**** Material shown

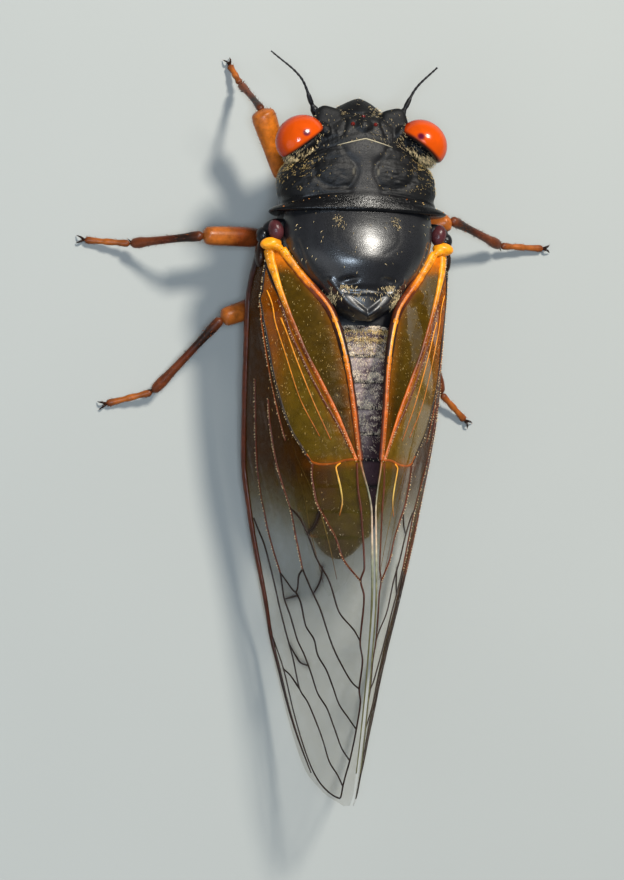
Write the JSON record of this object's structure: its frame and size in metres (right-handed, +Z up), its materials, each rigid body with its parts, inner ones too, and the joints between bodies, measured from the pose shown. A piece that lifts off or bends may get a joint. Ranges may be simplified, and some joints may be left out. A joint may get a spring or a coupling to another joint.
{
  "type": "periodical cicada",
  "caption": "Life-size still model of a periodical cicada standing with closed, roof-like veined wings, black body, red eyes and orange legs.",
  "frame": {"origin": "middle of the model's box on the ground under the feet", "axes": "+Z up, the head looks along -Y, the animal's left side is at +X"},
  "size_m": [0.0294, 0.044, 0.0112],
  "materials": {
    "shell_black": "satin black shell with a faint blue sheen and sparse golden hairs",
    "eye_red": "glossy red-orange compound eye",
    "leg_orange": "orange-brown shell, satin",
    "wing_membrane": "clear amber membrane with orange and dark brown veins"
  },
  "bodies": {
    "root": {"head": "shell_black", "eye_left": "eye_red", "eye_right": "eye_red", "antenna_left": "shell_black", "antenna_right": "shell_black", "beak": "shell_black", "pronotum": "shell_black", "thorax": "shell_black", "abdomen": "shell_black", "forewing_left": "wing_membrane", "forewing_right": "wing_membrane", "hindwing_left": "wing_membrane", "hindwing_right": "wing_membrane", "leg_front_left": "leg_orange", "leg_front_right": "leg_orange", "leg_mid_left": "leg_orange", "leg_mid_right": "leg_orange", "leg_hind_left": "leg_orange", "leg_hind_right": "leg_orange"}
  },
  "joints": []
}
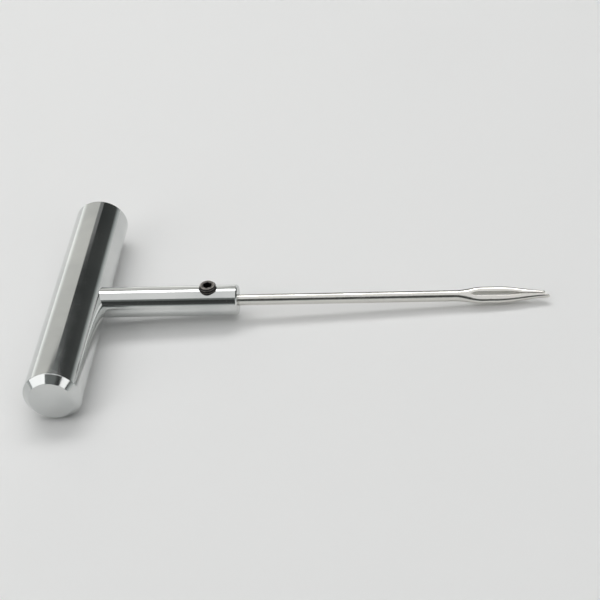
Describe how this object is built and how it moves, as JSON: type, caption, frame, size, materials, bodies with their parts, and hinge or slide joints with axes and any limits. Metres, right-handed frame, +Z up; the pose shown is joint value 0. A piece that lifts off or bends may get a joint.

********

# [Set problem]
Print all of the data exactly as it was given.

# [Correct response]
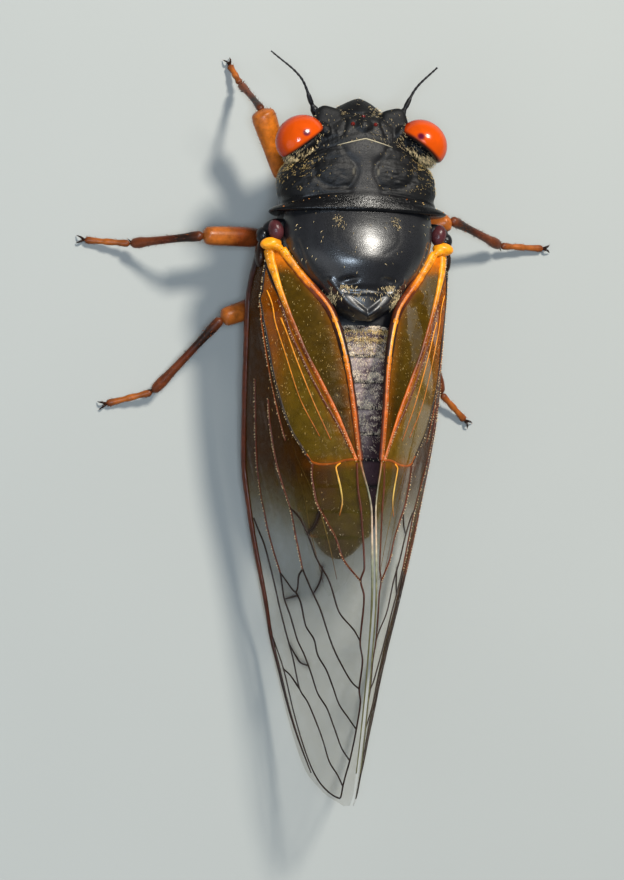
Write the JSON record of this object's structure: its frame and size in metres (right-handed, +Z up), its materials, each rigid body with its parts, inner ones too, and the joints between bodies, measured from the pose shown. A piece that lifts off or bends may get a joint. Ranges may be simplified, and some joints may be left out. A joint may get a spring or a coupling to another joint.
{
  "type": "periodical cicada",
  "caption": "Life-size still model of a periodical cicada standing with closed, roof-like veined wings, black body, red eyes and orange legs.",
  "frame": {"origin": "middle of the model's box on the ground under the feet", "axes": "+Z up, the head looks along -Y, the animal's left side is at +X"},
  "size_m": [0.0294, 0.044, 0.0112],
  "materials": {
    "shell_black": "satin black shell with a faint blue sheen and sparse golden hairs",
    "eye_red": "glossy red-orange compound eye",
    "leg_orange": "orange-brown shell, satin",
    "wing_membrane": "clear amber membrane with orange and dark brown veins"
  },
  "bodies": {
    "root": {"head": "shell_black", "eye_left": "eye_red", "eye_right": "eye_red", "antenna_left": "shell_black", "antenna_right": "shell_black", "beak": "shell_black", "pronotum": "shell_black", "thorax": "shell_black", "abdomen": "shell_black", "forewing_left": "wing_membrane", "forewing_right": "wing_membrane", "hindwing_left": "wing_membrane", "hindwing_right": "wing_membrane", "leg_front_left": "leg_orange", "leg_front_right": "leg_orange", "leg_mid_left": "leg_orange", "leg_mid_right": "leg_orange", "leg_hind_left": "leg_orange", "leg_hind_right": "leg_orange"}
  },
  "joints": []
}
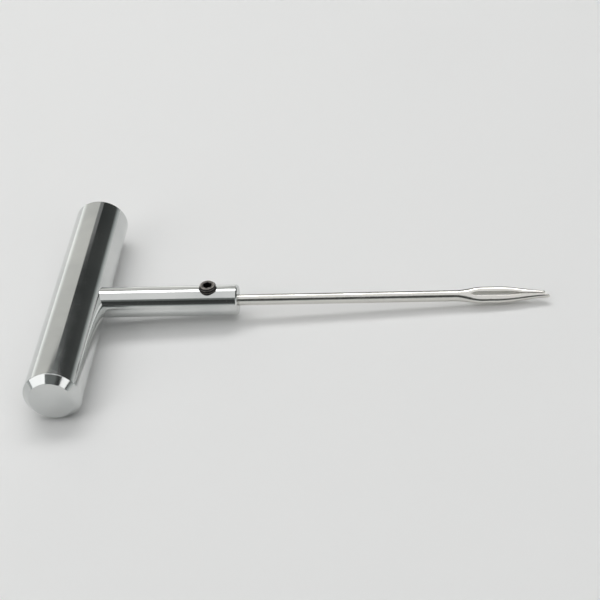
Describe how this object is built and how it moves, as JSON: type, caption, frame, size, materials, bodies with their parts, and hinge or slide joints with axes and any limits. Metres, right-handed frame, +Z up; the pose shown is joint value 0. A piece that lifts off or bends may get a joint.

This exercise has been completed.